Lo smart working non significa assolutamente no working, l’importante è che gli enti pubblici e le PA offrono gli strumenti operativi per lavorare.
Il lavoro smart coniuga i tempi con la vita privata consentendo al dipendente pubblico di prestare la sua attività anche da casa. Secondo il Politecnico di Milano i dipendenti pubblici che usufruiscono dello smart working sono il 7% dei lavoratori tra quadri e dirigenti e peraltro risultano più soddisfatti rispetto agli impiegati statali che non hanno la fortuna di usufruirne.

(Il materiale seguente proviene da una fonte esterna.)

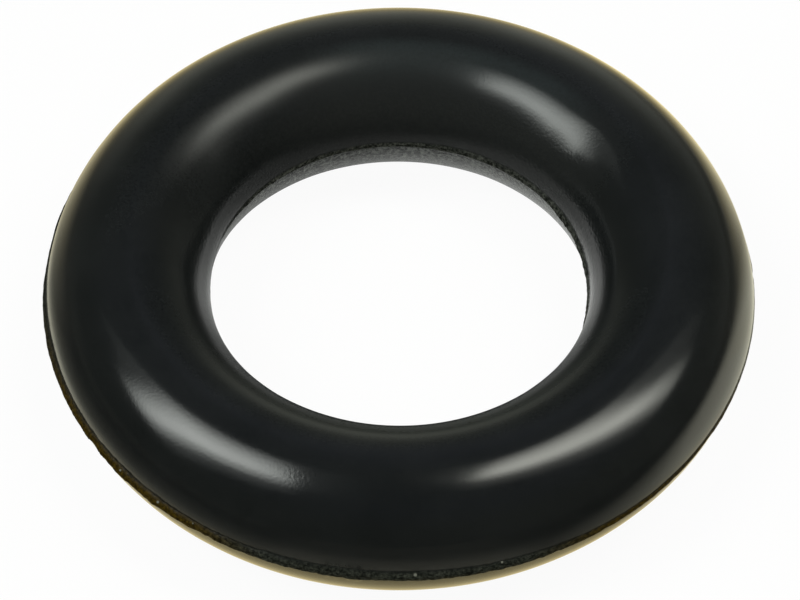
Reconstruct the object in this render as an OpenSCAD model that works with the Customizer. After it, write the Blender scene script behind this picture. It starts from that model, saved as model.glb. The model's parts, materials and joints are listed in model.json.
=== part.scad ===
// O-ring: a moulded rubber sealing ring of round section.
// The mould's two halves meet on the ring's mid-plane. What squeezed out between
// them was tumbled off, and left a low ridge of flash round the inside and the outside.
// Millimetres. +Z is the ring's axis, and the origin is its centre on the parting plane.

/* [Ring] */
// Inside diameter of the moulded ring, without its flash
inside_d = 6; // [3:0.1:60]
// Diameter of the round section
section_d = 2.5; // [1.5:0.05:8]

/* [Parting line] */
// Thickness of the flash, along the ring's axis
flash_t = 0.16; // [0.06:0.01:0.4]
// Height that the outer flash stands above the section
outer_flash_h = 0.09; // [0.02:0.01:0.3]
// Height that the inner flash stands above the section
inner_flash_h = 0.04; // [0.02:0.01:0.3]
// Radius of the fillet where the flash runs into the section
flash_root_r = 0.05; // [0.01:0.01:0.2]

/* [Hidden] */
rubber_colour = "#1c1e1d";
$fn = 160;
section_r = section_d / 2;
// Radius of the circle that the middle of the section runs round
centreline_r = inside_d / 2 + section_r;

// Fillet between the section's circle and the upper face of the flash, on the +X side:
// a wedge from the section's centre, cut back by the fillet's own circle.
module root_fillet() {
    fillet_z = flash_t / 2 + flash_root_r;
    fillet_x = sqrt(pow(section_r + flash_root_r, 2) - pow(fillet_z, 2));
    difference() {
        polygon([[0, 0], [fillet_x, 0], [fillet_x, fillet_z]]);
        translate([fillet_x, fillet_z]) circle(r = flash_root_r);
    }
}

// Flash on the +X side of the section: a land of parallel faces, filleted at its root
module flash(height) {
    translate([0, -flash_t / 2]) square([section_r + height, flash_t]);
    root_fillet();
    mirror([0, 1]) root_fillet();
}

// Section through one side of the ring, with the ring's axis towards -X
module ring_section() {
    circle(r = section_r);
    flash(outer_flash_h);
    mirror([1, 0]) flash(inner_flash_h);
}

module o_ring() {
    color(rubber_colour)
        rotate_extrude() translate([centreline_r, 0]) ring_section();
}

o_ring();
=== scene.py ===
"""A moulded rubber o-ring, lying flat: the ring with its ragged parting-line flash, on a pale studio floor.

Everything is in metres, in the part's own frame: the ring's centre is the origin and +Z is its axis.
"""

import json
import math
from typing import NamedTuple

import bpy
import numpy as np
from mathutils import Matrix, Vector


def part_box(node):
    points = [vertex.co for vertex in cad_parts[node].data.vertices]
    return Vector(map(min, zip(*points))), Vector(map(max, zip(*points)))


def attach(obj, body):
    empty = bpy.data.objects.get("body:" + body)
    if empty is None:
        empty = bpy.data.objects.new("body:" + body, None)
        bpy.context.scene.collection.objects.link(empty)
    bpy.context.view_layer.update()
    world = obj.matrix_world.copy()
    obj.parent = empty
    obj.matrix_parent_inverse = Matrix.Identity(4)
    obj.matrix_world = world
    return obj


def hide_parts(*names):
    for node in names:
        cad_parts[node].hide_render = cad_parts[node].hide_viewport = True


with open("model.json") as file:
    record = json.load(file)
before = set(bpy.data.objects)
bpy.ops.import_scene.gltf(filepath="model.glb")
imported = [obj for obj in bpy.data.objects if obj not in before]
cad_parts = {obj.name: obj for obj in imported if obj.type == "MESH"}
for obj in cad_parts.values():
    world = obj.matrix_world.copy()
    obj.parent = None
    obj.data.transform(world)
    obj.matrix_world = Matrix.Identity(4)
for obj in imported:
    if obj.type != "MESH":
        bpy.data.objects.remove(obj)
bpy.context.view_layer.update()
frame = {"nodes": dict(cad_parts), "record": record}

MM = 0.001
NODE = "o_ring"
SEED = 61

# ---------------------------------------------------------------- sizes from the frame


def mount(name):
    """A mount's radius and length in metres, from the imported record."""
    dims = next(m for m in frame["record"]["mounts"] if m["name"] == name)["dims"]
    return dims["r_mm"] * MM, dims["length_mm"] * MM


def crown_radius():
    """Radius of the circle that the ring's highest points lie on, which is its section's centreline."""
    points = np.array([v.co for v in frame["nodes"][NODE].data.vertices])
    crown = points[points[:, 2] > points[:, 2].max() - 0.001 * MM]
    return float(np.hypot(crown[:, 0], crown[:, 1]).mean())


INNER_LAND_R, FLASH_T = mount("inside_diameter")
OUTER_LAND_R, _ = mount("outside_diameter")
SECTION_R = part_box(NODE)[1].z
CENTRE_R = crown_radius()
OUTER_FLASH_H = OUTER_LAND_R - CENTRE_R - SECTION_R
INNER_FLASH_H = CENTRE_R - SECTION_R - INNER_LAND_R
FLOOR_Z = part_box(NODE)[0].z

# ---------------------------------------------------------------- the flash


class Flash(NamedTuple):
    """The flash on one side of the ring. Azimuth 0 is +X and 90 is +Y, in degrees."""

    # Its direction from the section's centre, in degrees from straight outwards
    middle: float
    # Its height in the CAD model, the share of that which it has on average, and how rough its edge is
    height: float
    level: float
    rough: float
    # Places where a bit is torn out or stands up: (azimuth, half width in degrees, share of the height left)
    tears: tuple
    # Round the ring, as (azimuth, value): the share of the height that is a soft swell, the share of the
    # full thickness that the flash has, and how crumbly it is
    swell: tuple
    width: tuple
    crumb: tuple


OUTER_FLASH = Flash(
    middle=0,
    height=OUTER_FLASH_H,
    level=0.96,
    rough=1.0,
    tears=(
        (2.9, 0.7, 0.45),
        (15.0, 8.0, 0.5),
        (-31.0, 1.2, 0.8),
        (173.0, 5.0, 0.75),
        (213.0, 1.0, 0.7),
        (221.0, 1.4, 1.2),
        (228.0, 0.8, 1.2),
        (238.0, 1.8, 0.8),
        (263.0, 1.4, 1.1),
        (296.0, 2.2, 0.8),
    ),
    swell=((0, 0.80), (14, 0.60), (40, 0.70), (120, 0.40), (178, 0.50), (196, 0.33), (225, 0.20), (270, 0.30),
           (315, 0.60)),
    width=((0, 0.6), (120, 0.7), (200, 0.6), (235, 0.7), (265, 1.0), (290, 0.85), (312, 0.5)),
    crumb=((0, 0.20), (50, 0.25), (120, 0.35), (180, 0.35), (215, 1.0), (300, 1.0), (330, 0.6)),
)
INNER_FLASH = Flash(
    middle=180,
    height=INNER_FLASH_H,
    level=0.90,
    rough=3.2,
    tears=(
        (-24.0, 11.0, 0.1),
        (6.0, 4.0, 1.15),
        (23.0, 13.0, 1.5),
        (88.0, 1.2, 1.7),
        (118.0, 3.0, 1.4),
        (163.0, 5.0, 0.5),
        (180.0, 4.0, 1.3),
        (204.0, 8.0, 0.4),
    ),
    swell=((0, 0.45), (28, 0.20), (60, 0.40), (90, 0.75), (118, 0.60), (136, 0.25), (153, 0.30), (175, 0.85),
           (225, 0.85), (300, 0.50)),
    width=((0, 0.65), (25, 0.80), (60, 0.65), (90, 0.50), (140, 0.50), (225, 0.75)),
    crumb=((0, 0.6), (60, 0.6), (90, 0.8), (120, 0.7), (170, 0.15), (225, 0.15), (300, 0.5)),
)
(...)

Come già detto in un altro articolo, ci sono ancora enti che pur tentando di adottare lo smart tuttavia non riescono, per loro inefficienza, a far utilizzare ai propri dipendenti pubblici i software o programmi che si usano in ufficio.

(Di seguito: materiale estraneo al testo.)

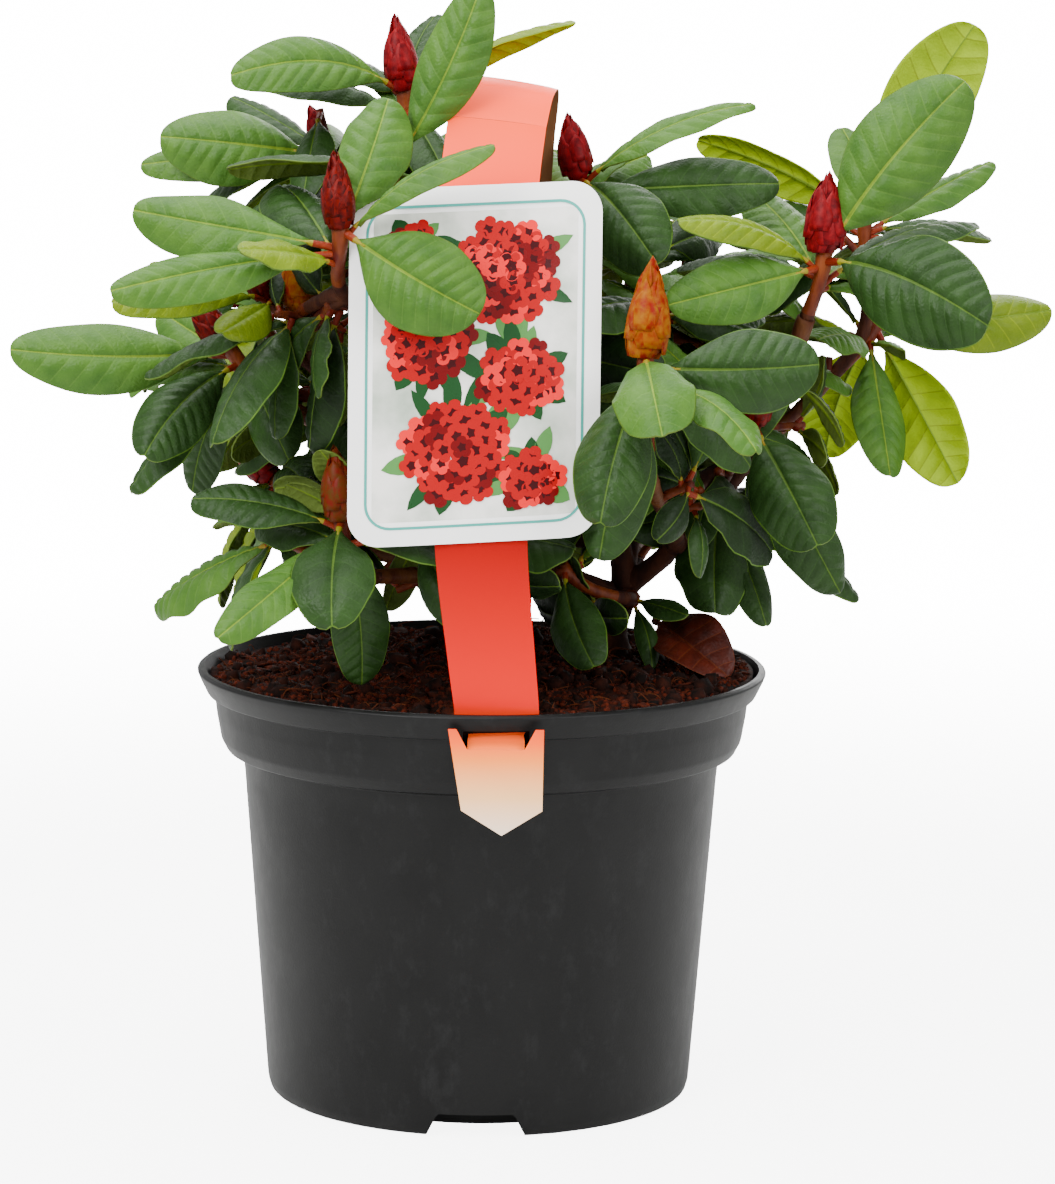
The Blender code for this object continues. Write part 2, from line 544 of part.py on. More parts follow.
def make_strap(parts, cutters, material):
    back_x = STRAP_BACK[-1][0]
    turned_tail = tuple((back_x, -y, z, width, 0, 0) for _, y, z, width, _, _ in reversed(STRAP_TAIL))
    front = band("label_strap_front", STRAP_TAIL + STRAP_FRONT, material, parts, end_gap=GAP / 2)
    boolean(front, tail_plate("tail_front", STRAP_TAIL[0][0], -1, cutters), "UNION")
    apply_modifiers(front)
    crest = band("label_strap_crest", STRAP_CREST, material, parts, GAP / 2, GAP / 2)
    back = band("label_strap_back", STRAP_BACK + turned_tail, material, parts, start_gap=GAP / 2)
    boolean(back, tail_plate("tail_back", back_x, 1, cutters), "UNION")
    apply_modifiers(back)
    for obj in list(cutters.objects):
        drop(obj)
    return front, crest, back


def strap_place(z):
    # The strap's depth and yaw at a height on its front length.
    for low, high in zip(STRAP_FRONT, STRAP_FRONT[1:]):
        if low[2] <= z <= high[2]:
            t = (z - low[2]) / (high[2] - low[2])
            return low[1] + t * (high[1] - low[1]), low[4] + t * (high[4] - low[4])
    return STRAP_FRONT[-1][1], STRAP_FRONT[-1][4]


def make_card(parts, material):
    half, tall, corner = CARD["width"] / 2, CARD["height"] / 2, CARD["corner"]
    arc = [corner * (1 - math.cos(math.radians(angle))) for angle in (0, 30, 60, 90)]
    columns = [-half + a for a in arc] + [-CARD["flat"], 0, CARD["flat"]] + [half - a for a in reversed(arc)]
    tilt = math.tan(math.radians(CARD["rise"]))
    rings = []
    for side in columns:
        near = max(0.0, abs(side) - (half - corner))
        edge = tall - corner + math.sqrt(max(0.0, corner**2 - near**2))
        front, back = [], []
        level = CARD["middle"][1] + side * tilt
        for z in (level - edge, *CARD["bends"], level + edge):
            y, yaw = strap_place(z)
            bow = max(0.0, abs(side) - CARD["flat"]) ** 2 / (2 * CARD["bow_radius"])
            y += bow + math.tan(math.radians(yaw)) * side - STRAP_THICK / 2 - CARD["thick"] - 2 * GAP
            x = CARD["middle"][0] + side * math.cos(math.radians(yaw))
            front.append(mm(x, y - CARD["thick"] / 2, z))
            back.append(mm(x, y + CARD["thick"] / 2, z))
        rings.append(front + back[::-1])
    return add_object("label_card", loft("label_card", rings), material, parts)


# --- Trunk, boughs, foliage


def make_limbs(parts, cutters, material):
    # The trunk, then each bough, cut clear of the limb that it springs from.
    base = Vector((TRUNK_FOOT[0], TRUNK_FOOT[1], SOIL_TOP + GAP))
    paths = {"trunk": ([base + Vector(p) for p in TRUNK_PATH], TRUNK_RADII)}
    limbs = {"trunk": tube("trunk", *paths["trunk"], parts, material, sides=8)}
    for name, (parent, thick, thin, points) in BOUGHS.items():
        path = smooth_path(points)
        radii = [thick + (thin - thick) * i / (len(path) - 1) for i in range(len(path))]
        paths[name] = (path, radii)
        bough = tube(name, path, radii, parts, material)
        for other in limbs:
            if other != parent and BOUGHS.get(other, ("",))[0] != parent:
                continue
            around, sizes = paths[other]
            cutter = tube("cutter", around, [size + GAP for size in sizes], cutters, sides=8)
            if surface_tree(cutter).overlap(surface_tree(bough)):
                boolean(bough, cutter, "DIFFERENCE")
                apply_modifiers(bough)
                keep_main_body(bough.data)
            drop(cutter)
        limbs[name] = bough
    return limbs, paths


def leaf_mesh(leaf, grow=0.0):
    # A petiole that opens into a blade: lens-shaped sections along an arched midrib, and a tip.
    along = leaf.tip - leaf.root
    length = along.length
    ahead = along / length
    side = ahead.cross(leaf.upper).normalized()
    up = side.cross(ahead)
    rings = []
    for share, spread in LEAF_STATIONS:
        middle = leaf.root + along * share + up * leaf.arch * length * 4 * share * (1 - share)
        half = max(PETIOLE_WIDE, spread * leaf.width) / 2
        sag = up * LEAF_DROOP * max(0, 2 * half - PETIOLE_WIDE)
        across, ridge = side * (half + grow), up * (LEAF_THICK / 2 + grow)
        edge = sag + ridge
        rings.append([(middle + p) * MM for p in (-across - edge, ridge, across - edge)])
    return loft("leaf", rings, tip=(leaf.tip + ahead * grow) * MM)


def leaf_tree(leaf, grow, first=0):
    # The surface of a leaf, for overlap tests. first leaves out its petiole's sections.
    mesh = leaf_mesh(leaf, grow)
    points = [v.co.copy() for v in mesh.vertices]
    faces = [tuple(p.vertices) for p in mesh.polygons if min(p.vertices) >= 3 * first]
    bpy.data.meshes.remove(mesh)
    return BVHTree.FromPolygons(points, faces)


def down_path(path, distance):
    # The point of a path that lies this far before its end.
    for a, b in zip(path[::-1], path[-2::-1]):
        span = (a - b).length
        if distance <= span:
            break
        distance -= span
    return a + (b - a) * min(1.0, distance / span)


def make_leaf(shoot, stem, turn, rise, length, width, arch, facing, rank):
    axis = heading(shoot["lean"][0], 90 - shoot["lean"][1])
    tip = Vector(shoot["at"]) + heading(turn, rise) * length
    root = down_path(stem, 1.5 + WHORL_DEPTH * rank)
    outward = tip - root
    root = root + (outward - axis * outward.dot(axis)).normalized() * ROOT_OFFSET
    ahead = (tip - root).normalized()
    upper = axis - ahead * axis.dot(ahead)
    upper.normalize()
    front = Vector((0, -1, 0))
    front -= ahead * front.dot(ahead)
    upper = upper * (1 - abs(facing)) + front * facing
    return Leaf(root, tip, upper.normalized(), width, arch)


def clear_of(leaf, own, others, obstacles):
    whole = leaf_tree(leaf, GAP * 1.5)
    blade = leaf_tree(leaf, GAP, first=1)
    middle, reach = (leaf.root + leaf.tip) / 2, (leaf.tip - leaf.root).length / 2
    for tree in obstacles:
        if whole.overlap(tree):
            return False
    for found, candidates, part in ((own, 2, blade), (others, 0, whole)):
        for other, trees in found:
            apart = ((other.root + other.tip) / 2 - middle).length
            if apart < reach + (other.tip - other.root).length / 2 + 8 and part.overlap(trees[candidates]):
                return False
    return True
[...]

C’è da dire anche che lo smart working andava adottato nelle pubbliche amministrazioni già dal 2017 con la riforma Madia, ma sono stati pochi gli enti che lo hanno fatto.
Durante il periodo del lockdown comunque si è cercato in tutti i modi di garantire che la Pa riuscisse ad andare avanti nella propria attività, infatti anche il Ministro Dadone afferma che l’erogazione dei servizi c’è stata – ha spiegato – e non ci sono state delle problematiche enormi, lo si legge anche sul sito Rai News.
Lo smart working a regime sarà qualcosa di diverso, sarà un lavoro agile che non prevede al lavoratore 5 giorni su 5 di stare a casa, prevede una gestione di spazi differenti e luoghi comuni, prevede magari la possibilità di uno o due giorni a settimana di lavorare non necessariamente da casa, stiamo pensando a dei poli di innovazione dove potranno lavorare dei lavoratori in smart working”, ha aggiunto il Ministro.
Lo smart working è stato invece molto utile nella fase di emergenza nonostante i pettegolezzi vari da populismo, infatti si sono salvati e mantenuti molti posti di lavoro.